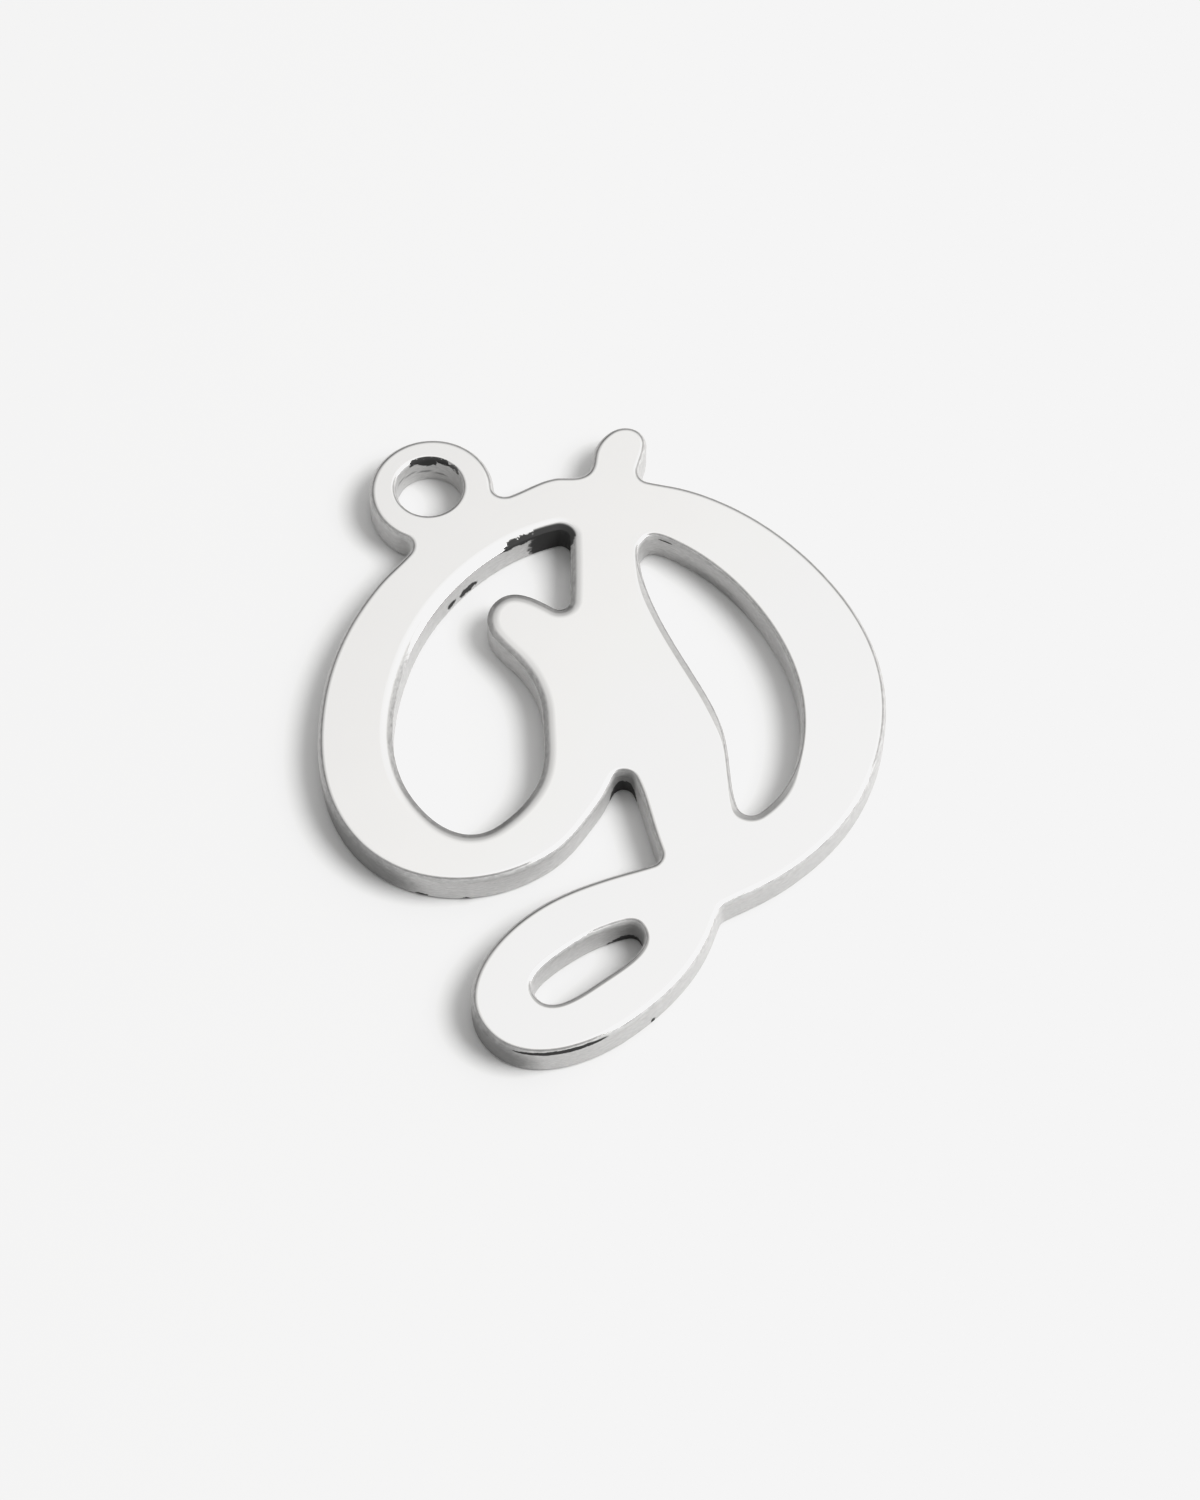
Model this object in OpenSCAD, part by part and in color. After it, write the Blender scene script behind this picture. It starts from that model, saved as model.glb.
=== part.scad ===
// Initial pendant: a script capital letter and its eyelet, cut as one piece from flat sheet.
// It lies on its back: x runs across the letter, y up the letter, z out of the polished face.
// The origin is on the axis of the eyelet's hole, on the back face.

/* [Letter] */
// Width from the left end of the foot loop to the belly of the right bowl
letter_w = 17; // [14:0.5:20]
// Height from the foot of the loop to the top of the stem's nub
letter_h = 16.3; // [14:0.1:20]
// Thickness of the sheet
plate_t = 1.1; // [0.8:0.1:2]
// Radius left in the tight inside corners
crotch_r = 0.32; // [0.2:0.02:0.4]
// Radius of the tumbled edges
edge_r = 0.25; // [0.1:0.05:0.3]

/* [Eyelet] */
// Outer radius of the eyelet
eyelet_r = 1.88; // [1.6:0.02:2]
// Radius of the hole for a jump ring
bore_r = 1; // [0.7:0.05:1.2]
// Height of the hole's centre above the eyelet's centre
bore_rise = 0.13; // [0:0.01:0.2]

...

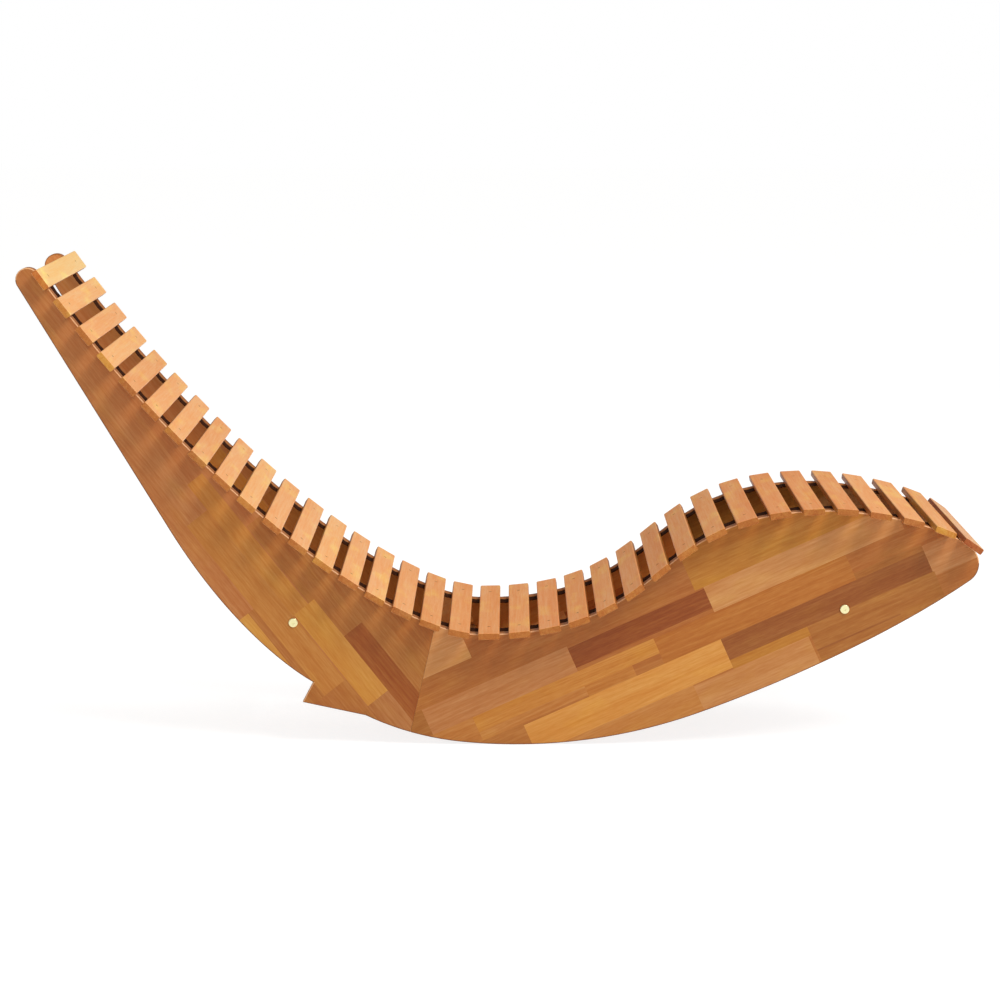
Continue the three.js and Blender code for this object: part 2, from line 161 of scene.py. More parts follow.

▶ _TASK PROMPT_: State how many lines include the string "part", and nothing more.

▶ _RESPONSE TO THE TASK_: 3